The United States has had to cope with similar impacts. Estimates for Hurricane Helene, which devastated southeastern U.S. states in September 2024, suggest that this single event could be responsible for over $100 billion in damages, making it one of the costliest hurricanes in U.S. history.
These are not one-off events. They are early signals of what’s to come. As global temperatures continue to rise, the frequency and intensity of such disasters is projected to increase dramatically.
You don’t have to be an economist to grasp where this is heading – and what it will cost.
Climate Action Could Create 85 Million New Jobs by 2030
Yet the argument for climate action extends well beyond cost avoidance. Investments in clean energy yield returns through lower utility costs, increased efficiency, and greater energy independence.
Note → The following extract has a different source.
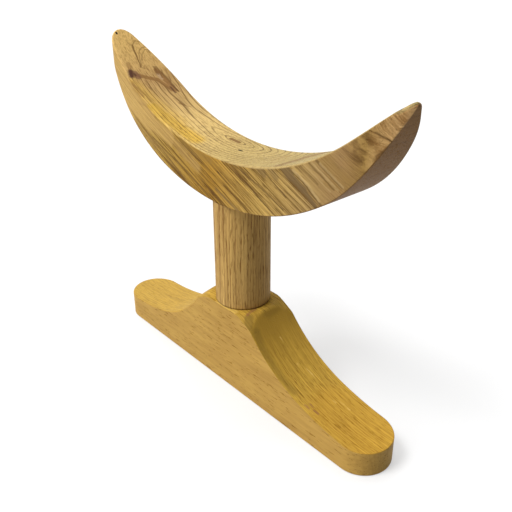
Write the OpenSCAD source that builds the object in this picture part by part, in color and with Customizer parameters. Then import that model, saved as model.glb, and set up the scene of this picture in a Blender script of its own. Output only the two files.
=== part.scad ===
// Wooden headrest: a crescent saddle on a round post, which stands on a long swept foot.
// X runs along the foot and the saddle, Y across them and Z up from the floor.
// The origin is under the post's axis, on the face that the foot rests on.

/* [Foot] */
// Length of the foot over its half-round ends
foot_length = 253.1; // [230:0.1:320]
// Width of the foot
foot_width = 36.4; // [36:0.1:50]
// Height of the flat seat that the post stands on
seat_height = 61; // [56:0.1:70]
// Distance from the post's axis to where a sweep leaves the seat
seat_half = 23.2; // [20:0.1:28]
// Radius of the eased rim round the seat, at the level of the seat
rim_radius = 23.4; // [20:0.1:30]
// Growth of the rim's radius for each millimetre below the seat
rim_slope = 1.56; // [1:0.01:2.5]
// Depth below the seat to which the rim is eased
rim_drop = 10; // [6:0.1:12]

/* [Right sweep] */
// Height of the foot where the sweep runs level
right_low = 16.9; // [12:0.1:22]
// Distance from the end of the foot to where the sweep runs level
right_level_inset = 0.1; // [0.1:0.1:20]
// Distance from the edge of the seat to where the steep arc runs into the long one
right_turn = 52.4; // [45:0.1:60]
// Height of that point above the level one
right_turn_rise = 7.15; // [4:0.05:10]

/* [Left sweep] */
// Height of the foot where the sweep runs level
left_low = 17.5; // [12:0.1:22]
// Distance from the end of the foot to where the sweep runs level
left_level_inset = 10.2; // [0.1:0.1:20]
// Distance from the edge of the seat to where the steep arc runs into the long one
left_turn = 52.5; // [45:0.1:60]
// Height of that point above the level one
left_turn_rise = 4.6; // [3:0.05:8]

/* [Post] */
// Diameter of the post
post_diameter = 36; // [30:0.1:40]
// Length of the post that shows between the foot and the saddle
post_length = 71.1; // [50:0.1:110]
// Diameter of the tenon in the foot
foot_tenon_diameter = 22; // [16:0.1:26]
// Length of the tenon in the foot
foot_tenon_length = 35; // [20:0.1:45]
// Diameter of the tenon in the saddle
saddle_tenon_diameter = 20; // [14:0.1:24]
// Length of the tenon in the saddle
saddle_tenon_length = 20; // [12:0.1:22]
// Chamfer at the end of each tenon
tenon_chamfer = 1.2; // [0.5:0.1:2]

/* [Joints] */
// Gap round each tenon and above the coped shoulder, filled by the glue
glue_gap = 0.1; // [0.05:0.01:0.3]
// Space between the end of a tenon and the bottom of its mortise
end_space = 1.2; // [0.5:0.1:3]

/* [Saddle] */
// Depth of the saddle, from front to back
saddle_depth = 36.2; // [34:0.1:50]
// Thickness of the saddle in the middle
middle_thickness = 29.3; // [26:0.1:36]
// Reach of each arm, to where the cradle and the underside would meet
arm_reach = 123.6; // [115:0.1:130]
// Height of that line above the floor of the cradle that the head lies in
cradle_rise = 56; // [45:0.1:65]
// Distance from the middle to where the underside turns up into the arm
arm_turn = 87.1; // [75:0.1:95]
// Height of that turn above the lowest line of the underside
arm_turn_rise = 27.4; // [22:0.1:32]
// How far the middle of the saddle lies to the right of the post's axis
saddle_offset = -1.3; // [-4:0.1:4]

/* [Left tip from above] */
// Radius of the round tip
left_tip_radius = 10.5; // [8:0.1:12]
// How far the middle of the tip lies towards the back
left_tip_skew = -2.8; // [-4:0.1:4]
// Distance from the end of the tip to where the cradle and the underside would meet
left_tip_trim = 0.7; // [0.5:0.1:4]
// Length over which the front is drawn in to the tip
left_front_taper = 70; // [18:0.1:90]
// Length over which the back is drawn in to the tip
left_back_taper = 43.7; // [18:0.1:90]

/* [Right tip from above] */
// Radius of the round tip
right_tip_radius = 10; // [8:0.1:12]
// How far the middle of the tip lies towards the back
right_tip_skew = 0.4; // [-4:0.1:4]
// Distance from the end of the tip to where the cradle and the underside would meet
right_tip_trim = 0.9; // [0.5:0.1:4]
// Length over which the front is drawn in to the tip
right_front_taper = 23.2; // [18:0.1:90]
// Length over which the back is drawn in to the tip
right_back_taper = 60.7; // [18:0.1:90]

/* [Hidden] */
$fn = 240;
// Length by which a cutting tool runs past the wood
spare = 1;
post_radius = post_diameter / 2;
underside_height = seat_height + post_length;
cradle_floor = underside_height + middle_thickness;

// Radius of the arc that is level at the origin and passes through the point [x, z].
function level_radius(x, z) = (x ^ 2 + z ^ 2) / (2 * z);

// Centre of the arc that ends at the point p and runs smoothly, at the point meet,
// into an arc with the centre c.
function blend_centre(c, meet, p) =
    let (normal = (c - meet) / norm(c - meet))
    let (chord = p - meet)
    meet + normal * (chord * chord) / (2 * (chord * normal));

// One half of the foot from the side, from the post's axis to just past x = end.
module foot_half(end, low, level_inset, turn, turn_rise) {
    seat_edge = [seat_half, seat_height];
    level_x = end - level_inset;
    meet = [seat_half + turn, low + turn_rise];
    long_radius = level_radius(level_x - meet.x, turn_rise);
    long_centre = [level_x, low + long_radius];
    steep_centre = blend_centre(long_centre, meet, seat_edge);
    difference() {
        square([meet.x, seat_height]);
        translate(steep_centre) circle(r = norm(seat_edge - steep_centre));
    }
    difference() {
        translate([meet.x, 0]) square([end + spare - meet.x, seat_height]);
        translate(long_centre) circle(r = long_radius);
    }
}

// The foot from the side: the two sweeps differ a little, as shaped by hand.
module foot_side() {
    end = foot_length / 2;
    foot_half(end, right_low, right_level_inset, right_turn, right_turn_rise);
    mirror([1, 0]) foot_half(end, left_low, left_level_inset, left_turn, left_turn_rise);
}

// The foot from above, with its half-round ends
module foot_plan() {
    straight = foot_length - foot_width;
    square([straight, foot_width], center = true);
    for (side = [-1, 1])
        translate([side * straight / 2, 0]) circle(d = foot_width);
}

// Wood that is taken off the four corners round the seat
module rim_ease() {
    corner_reach = norm([seat_half, foot_width]) + rim_slope * rim_drop;
    translate([0, 0, seat_height - rim_drop]) difference() {
        cylinder(r = corner_reach, h = rim_drop + spare);
        translate([0, 0, -spare])
            cylinder(
                r1 = rim_radius + rim_slope * (rim_drop + spare),
                r2 = rim_radius - 2 * rim_slope * spare,
                h = rim_drop + 3 * spare
            );
    }
}

// Extrudes a side view through the given depth, half of it on each side of the X axis
module across(depth) {
    translate([0, depth / 2, 0]) rotate([90, 0, 0]) linear_extrude(depth) children();
}

// Blind mortise for a tenon: it stands on z = 0 and is open below.
module mortise(diameter, length) {
    translate([0, 0, -spare])
        cylinder(d = diameter + 2 * glue_gap, h = spare + length + end_space);
}

// Round tenon that stands on z = 0, chamfered at its upper end
module tenon(diameter, length) {
    cylinder(d = diameter, h = length - tenon_chamfer);
    translate([0, 0, length - tenon_chamfer])
        cylinder(d1 = diameter, d2 = diameter - 2 * tenon_chamfer, h = tenon_chamfer);
}

// Foot: one board with two long sweeps and a blind mortise for the post
module foot() {
    color("#c29c4c") difference() {
        intersection() {
            across(foot_width + 2 * spare) foot_side();
            translate([0, 0, -spare]) linear_extrude(seat_height + 2 * spare) foot_plan();
        }
        rim_ease();
        translate([0, 0, seat_height]) mirror([0, 0, 1]) mortise(foot_tenon_diameter, foot_tenon_length);
    }
}

// Post: turned in one piece with its two tenons, its top shoulder coped to the underside
module post() {
    underside_radius = level_radius(arm_turn, arm_turn_rise);
    corner = post_radius + abs(saddle_offset);
    shoulder_rise = underside_radius - sqrt(underside_radius ^ 2 - corner ^ 2);
    color("#a98454") {
        difference() {
            translate([0, 0, seat_height]) cylinder(r = post_radius, h = post_length + shoulder_rise);
            translate([saddle_offset, 0, underside_height + underside_radius])
                across(post_diameter + 2 * spare) circle(r = underside_radius + glue_gap);
        }
        translate([0, 0, seat_height]) mirror([0, 0, 1]) tenon(foot_tenon_diameter, foot_tenon_length);
        translate([0, 0, seat_height]) tenon(saddle_tenon_diameter, post_length + saddle_tenon_length);
    }
}

// The saddle from the side: two blended arcs below, and the cradle's arc cut out above
module saddle_side() {
    tip = [arm_reach, cradle_floor + cradle_rise];
    meet = [arm_turn, underside_height + arm_turn_rise];
    underside_radius = level_radius(arm_turn, arm_turn_rise);
    underside_centre = [0, underside_height + underside_radius];
    arm_centre = blend_centre(underside_centre, meet, tip);
    cradle_radius = level_radius(arm_reach, cradle_rise);
    difference() {
        union() {
            intersection() {
                translate(underside_centre) circle(r = underside_radius);
                translate([-meet.x, 0]) square([2 * meet.x, tip.y]);
            }
            for (side = [0, 1])
                mirror([side, 0]) intersection() {
                    translate(arm_centre) circle(r = norm(tip - arm_centre));
                    translate([meet.x, 0]) square([arm_reach - meet.x, tip.y]);
                }
        }
        translate([0, cradle_floor + cradle_radius]) circle(r = cradle_radius);
    }
}

// One flank of an arm from above, with its outline on the side of positive y: an arc
// runs smoothly from the parallel part into the tip's circle, whose centre is at y = skew.
// The arc's radius is a whole number of tenths of a millimetre.
module arm_flank(tip_centre, tip_radius, skew, taper) {
    half = saddle_depth / 2;
    lift = half - skew;
    run = taper - tip_radius;
    side_x = tip_centre - run;
    side_radius = round(5 * (run ^ 2 + lift ^ 2 - tip_radius ^ 2) / (lift - tip_radius)) / 10;
    tip_start = tip_centre + run * tip_radius / (side_radius - tip_radius);
    square([side_x, half]);
    intersection() {
        translate([side_x, half - side_radius]) circle(r = side_radius);
        translate([side_x, 0]) square([tip_start - side_x, half]);
    }
}

// One arm from above, from the middle of the saddle to its round tip
module arm_plan(tip_radius, skew, trim, front_taper, back_taper) {
    tip_centre = arm_reach - trim - tip_radius;
    translate([tip_centre, skew]) circle(r = tip_radius);
    arm_flank(tip_centre, tip_radius, skew, back_taper);
    mirror([0, 1]) arm_flank(tip_centre, tip_radius, -skew, front_taper);
}

// The saddle from above: parallel in the middle, and each arm drawn in by hand to its tip
module saddle_plan() {
    arm_plan(right_tip_radius, right_tip_skew, right_tip_trim, right_front_taper, right_back_taper);
    mirror([1, 0])
        arm_plan(left_tip_radius, left_tip_skew, left_tip_trim, left_front_taper, left_back_taper);
}

// Saddle: sawn from one board, with a blind mortise for the post's upper tenon
module saddle() {
    color("#d2ae68") difference() {
        translate([saddle_offset, 0, 0]) intersection() {
            across(saddle_depth + 2 * spare) saddle_side();
            linear_extrude(cradle_floor + 2 * cradle_rise) saddle_plan();
        }
        translate([0, 0, underside_height]) mortise(saddle_tenon_diameter, saddle_tenon_length);
    }
}

foot();
post();
saddle();
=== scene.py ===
import math
import bmesh
import bpy
from mathutils import Matrix, Vector


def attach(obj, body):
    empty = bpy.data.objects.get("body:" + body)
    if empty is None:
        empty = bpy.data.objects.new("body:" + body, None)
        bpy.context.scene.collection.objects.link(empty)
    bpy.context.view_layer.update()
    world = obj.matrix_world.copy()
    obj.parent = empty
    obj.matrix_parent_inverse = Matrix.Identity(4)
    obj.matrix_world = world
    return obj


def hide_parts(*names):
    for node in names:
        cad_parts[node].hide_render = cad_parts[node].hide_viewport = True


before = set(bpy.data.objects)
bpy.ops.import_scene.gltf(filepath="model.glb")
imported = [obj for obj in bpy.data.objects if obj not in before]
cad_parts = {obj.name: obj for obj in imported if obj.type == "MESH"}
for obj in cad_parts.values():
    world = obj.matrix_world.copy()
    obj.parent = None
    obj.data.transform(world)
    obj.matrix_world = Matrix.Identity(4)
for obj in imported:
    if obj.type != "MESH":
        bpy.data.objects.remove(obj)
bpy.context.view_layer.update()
mm = 0.001
print("headrest: frame loaded")


# Shapes that the three pieces share
meshing = {
    "boreSegments": 64,
    "weld": 0.002 * mm,  # vertices closer than this become one
    "sharpFrom": 38,  # degrees between two faces, from which their edge stays sharp
    "onShoulder": 0.01 * mm,  # vertices this near the post's upper shoulder are coped
}


def levelRadius(x, z):
    # radius of the arc that is level at the origin and passes through x, z
    return (x * x + z * z) / (2 * z)


def blendCentre(centre, meet, end):
    # centre of the arc that ends at end and runs smoothly, at meet, into an arc round centre
    normal = (centre - meet).normalized()
    chord = end - meet
    return meet + normal * chord.length_squared / (2 * chord.dot(normal))


def lowerArc(centre, radius, x):
    # height of the lower half of a circle at x
    return centre.y - math.sqrt(max(radius * radius - (x - centre.x) ** 2, 0))


def easedMin(a, b, width):
    # the lower of two heights, with the crease between them rounded over width
    near = max(width - abs(a - b), 0) / width
    return min(a, b) - near * near * width / 4


def easeStep(low, high, x):
    t = min(max((x - low) / (high - low), 0), 1)
    return t * t * (3 - 2 * t)


def cutBlock(cuts):
    # a cube from -1 to 1 with its faces cut into a grid
    size = 2
    bm = bmesh.new()
    bmesh.ops.create_cube(bm, size=size)
    for axis in range(3):
        along = [e for e in bm.edges if abs(e.verts[0].co[axis] - e.verts[1].co[axis]) > size / 2]
        bmesh.ops.subdivide_edges(bm, edges=along, cuts=cuts[axis] - 1, use_grid_fill=True)
    return bm


def roundEnd(half, centre, radius, skew, tapers):
    # one end of a board from above: at the front (-1) and the back (1) an arc runs smoothly
    # from the parallel edge into the round tip
    flanks = {}
    for side, taper in tapers.items():
        lift, run = half - side * skew, taper - radius
        arc = (run ** 2 + lift ** 2 - radius ** 2) / (2 * (lift - radius)) if run > 0 else 0
        flanks[side] = (centre - run, arc)
    return {"half": half, "centre": centre, "radius": radius, "skew": skew, "flanks": flanks}


def endEdge(end, side, x):
    # distance of the edge from the middle line, at x from the middle of the board
    begin, arc = end["flanks"][side]
    return end["half"] if x <= begin else end["half"] - arc + math.sqrt(arc ** 2 - (x - begin) ** 2)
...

The cost of key low-carbon technologies has fallen significantly over the past decade –especially solar power, wind, and batteries – and are expected to decline even further, while the margins that can be made with these technologies on energy markets are promising.
Additionally, climate resilience investments tend to generate strong economic returns. According to the World Economic Forum, companies that assess their climate risks and act on them report paybacks of $2 to $19 for every dollar invested, depending on the sector. From flood defenses to water-saving systems, climate adaptation investments regularly deliver returns that outweigh their initial costs.
The employment gains are equally compelling. The International Renewable Energy Agency estimated that 85 million new jobs could be created by 2030 in the clean energy transition. This exceeds the 12 million jobs expected to be lost in fossil fuel industries.
In a nutshell, investing in cleantech has economic potential.
Inaction Is Not An Option
Unmitigated climate change threatens the very pillars of economic stability. It would reduce productivity, increase poverty, and push fragile systems past their limits.
The investment case for climate action is clear: it is a fraction of the cost of inaction, it unlocks long-term savings, and it creates new jobs and industries. The missing ingredient is no longer data or models, but political will, courageous companies and financial mobilization at scale.
We face a choice: invest now in a cleaner, resilient future – or spend endlessly on the fallout of inaction.